Hand back each line, unchanged, from the top down to the line where "const clearance = 0.3;" sits.

begin Input records

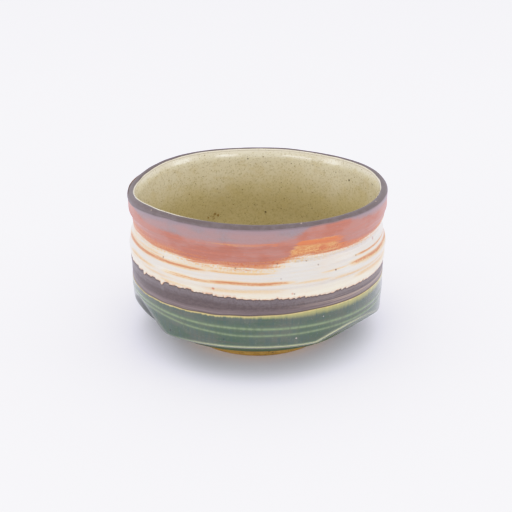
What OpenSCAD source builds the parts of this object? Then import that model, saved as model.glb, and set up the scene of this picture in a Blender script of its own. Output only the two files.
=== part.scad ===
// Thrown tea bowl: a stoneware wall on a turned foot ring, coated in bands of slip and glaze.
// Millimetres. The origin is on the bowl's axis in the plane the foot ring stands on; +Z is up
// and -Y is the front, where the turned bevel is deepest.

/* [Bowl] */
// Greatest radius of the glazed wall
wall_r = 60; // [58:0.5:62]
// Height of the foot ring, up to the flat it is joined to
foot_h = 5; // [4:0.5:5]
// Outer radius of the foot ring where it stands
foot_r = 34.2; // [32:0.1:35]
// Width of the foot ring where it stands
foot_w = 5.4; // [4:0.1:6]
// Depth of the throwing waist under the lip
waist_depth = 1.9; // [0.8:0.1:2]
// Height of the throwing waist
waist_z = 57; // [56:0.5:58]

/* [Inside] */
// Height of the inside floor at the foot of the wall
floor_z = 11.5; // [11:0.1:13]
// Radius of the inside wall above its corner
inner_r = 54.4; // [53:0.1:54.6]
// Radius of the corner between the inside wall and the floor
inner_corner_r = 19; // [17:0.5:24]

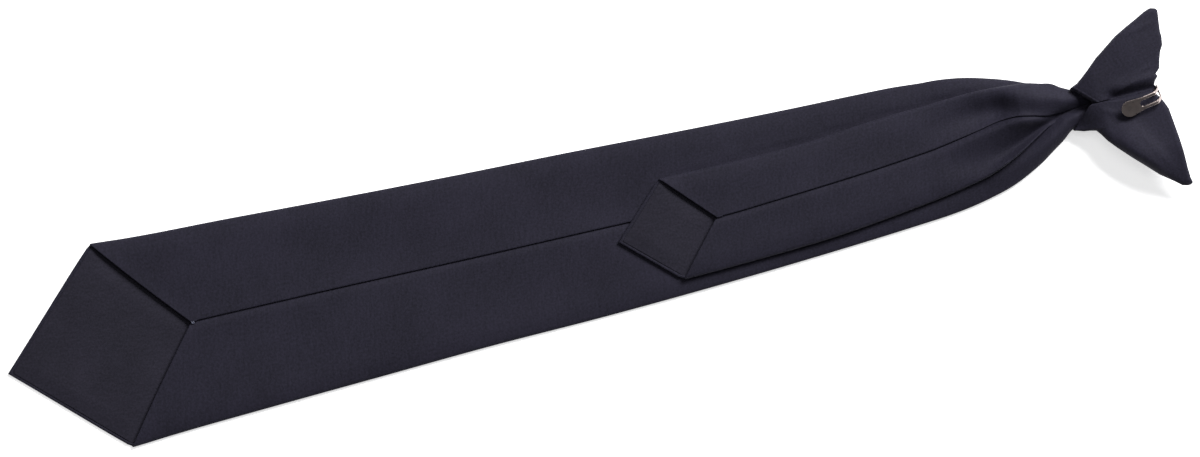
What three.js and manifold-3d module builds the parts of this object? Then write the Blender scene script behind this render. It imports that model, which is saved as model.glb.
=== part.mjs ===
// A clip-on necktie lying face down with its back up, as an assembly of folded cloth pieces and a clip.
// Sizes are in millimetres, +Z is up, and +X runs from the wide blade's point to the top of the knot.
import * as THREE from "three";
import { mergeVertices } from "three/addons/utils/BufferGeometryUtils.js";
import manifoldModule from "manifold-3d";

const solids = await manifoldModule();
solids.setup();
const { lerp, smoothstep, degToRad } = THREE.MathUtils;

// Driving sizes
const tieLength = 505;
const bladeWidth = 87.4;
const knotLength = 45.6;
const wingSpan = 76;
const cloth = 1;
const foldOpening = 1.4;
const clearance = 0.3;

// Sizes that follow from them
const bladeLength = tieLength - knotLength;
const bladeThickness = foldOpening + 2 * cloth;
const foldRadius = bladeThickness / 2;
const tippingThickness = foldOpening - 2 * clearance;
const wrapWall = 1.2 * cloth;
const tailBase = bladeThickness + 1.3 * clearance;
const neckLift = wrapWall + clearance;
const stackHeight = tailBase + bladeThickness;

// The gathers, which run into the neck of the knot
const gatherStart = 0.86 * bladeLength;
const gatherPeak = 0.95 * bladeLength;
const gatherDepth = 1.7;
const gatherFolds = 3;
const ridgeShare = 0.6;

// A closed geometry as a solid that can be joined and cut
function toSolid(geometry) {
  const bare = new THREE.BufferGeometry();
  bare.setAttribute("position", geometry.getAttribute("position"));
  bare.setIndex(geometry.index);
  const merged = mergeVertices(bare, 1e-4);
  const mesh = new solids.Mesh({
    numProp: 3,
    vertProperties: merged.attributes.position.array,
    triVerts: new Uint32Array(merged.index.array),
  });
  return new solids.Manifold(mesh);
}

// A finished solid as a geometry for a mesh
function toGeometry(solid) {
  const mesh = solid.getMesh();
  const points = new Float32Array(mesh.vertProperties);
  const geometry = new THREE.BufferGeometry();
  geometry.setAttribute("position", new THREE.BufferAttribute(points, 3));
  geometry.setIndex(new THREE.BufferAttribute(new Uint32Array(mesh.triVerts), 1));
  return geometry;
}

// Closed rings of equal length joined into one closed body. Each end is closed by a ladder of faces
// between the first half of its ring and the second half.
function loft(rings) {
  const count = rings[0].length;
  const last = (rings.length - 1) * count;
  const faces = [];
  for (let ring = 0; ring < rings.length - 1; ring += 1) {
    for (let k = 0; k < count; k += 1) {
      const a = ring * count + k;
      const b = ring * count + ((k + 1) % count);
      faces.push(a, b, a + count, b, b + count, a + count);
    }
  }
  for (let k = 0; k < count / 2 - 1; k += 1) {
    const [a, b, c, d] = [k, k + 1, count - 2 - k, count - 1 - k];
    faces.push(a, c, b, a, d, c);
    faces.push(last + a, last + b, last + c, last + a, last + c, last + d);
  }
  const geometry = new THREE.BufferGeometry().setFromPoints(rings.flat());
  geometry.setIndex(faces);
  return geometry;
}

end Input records

Exercise output:
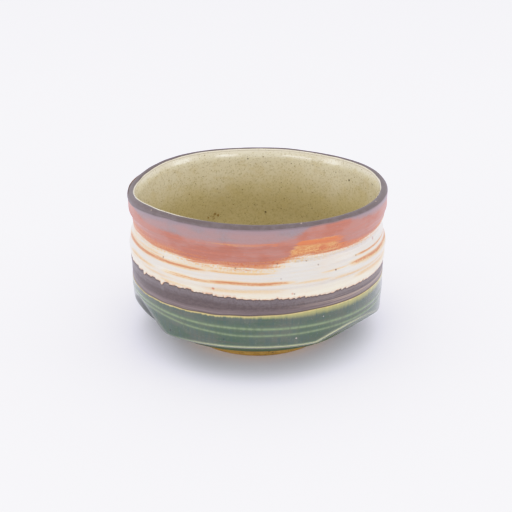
What OpenSCAD source builds the parts of this object? Then import that model, saved as model.glb, and set up the scene of this picture in a Blender script of its own. Output only the two files.
=== part.scad ===
// Thrown tea bowl: a stoneware wall on a turned foot ring, coated in bands of slip and glaze.
// Millimetres. The origin is on the bowl's axis in the plane the foot ring stands on; +Z is up
// and -Y is the front, where the turned bevel is deepest.

/* [Bowl] */
// Greatest radius of the glazed wall
wall_r = 60; // [58:0.5:62]
// Height of the foot ring, up to the flat it is joined to
foot_h = 5; // [4:0.5:5]
// Outer radius of the foot ring where it stands
foot_r = 34.2; // [32:0.1:35]
// Width of the foot ring where it stands
foot_w = 5.4; // [4:0.1:6]
// Depth of the throwing waist under the lip
waist_depth = 1.9; // [0.8:0.1:2]
// Height of the throwing waist
waist_z = 57; // [56:0.5:58]

/* [Inside] */
// Height of the inside floor at the foot of the wall
floor_z = 11.5; // [11:0.1:13]
// Radius of the inside wall above its corner
inner_r = 54.4; // [53:0.1:54.6]
// Radius of the corner between the inside wall and the floor
inner_corner_r = 19; // [17:0.5:24]

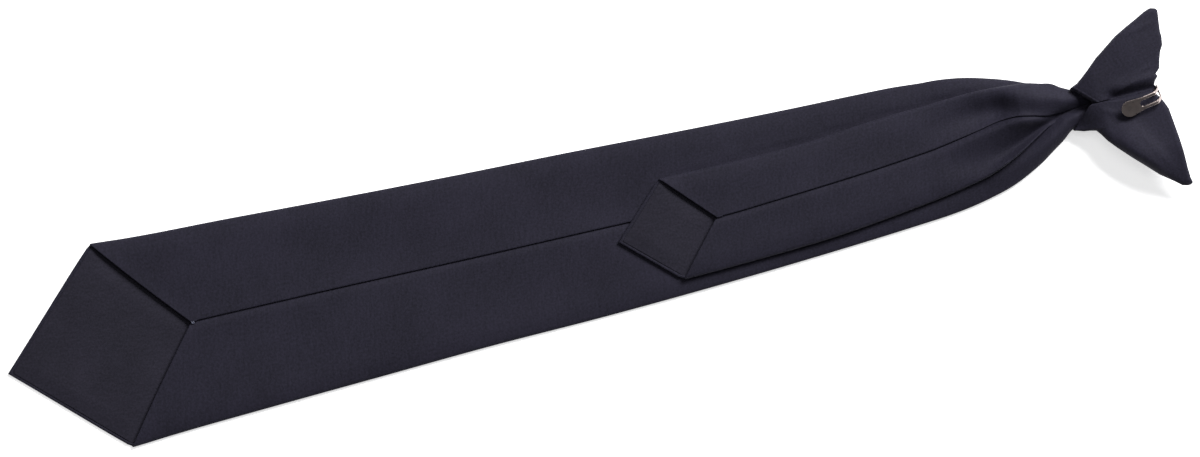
What three.js and manifold-3d module builds the parts of this object? Then write the Blender scene script behind this render. It imports that model, which is saved as model.glb.
=== part.mjs ===
// A clip-on necktie lying face down with its back up, as an assembly of folded cloth pieces and a clip.
// Sizes are in millimetres, +Z is up, and +X runs from the wide blade's point to the top of the knot.
import * as THREE from "three";
import { mergeVertices } from "three/addons/utils/BufferGeometryUtils.js";
import manifoldModule from "manifold-3d";

const solids = await manifoldModule();
solids.setup();
const { lerp, smoothstep, degToRad } = THREE.MathUtils;

// Driving sizes
const tieLength = 505;
const bladeWidth = 87.4;
const knotLength = 45.6;
const wingSpan = 76;
const cloth = 1;
const foldOpening = 1.4;
const clearance = 0.3;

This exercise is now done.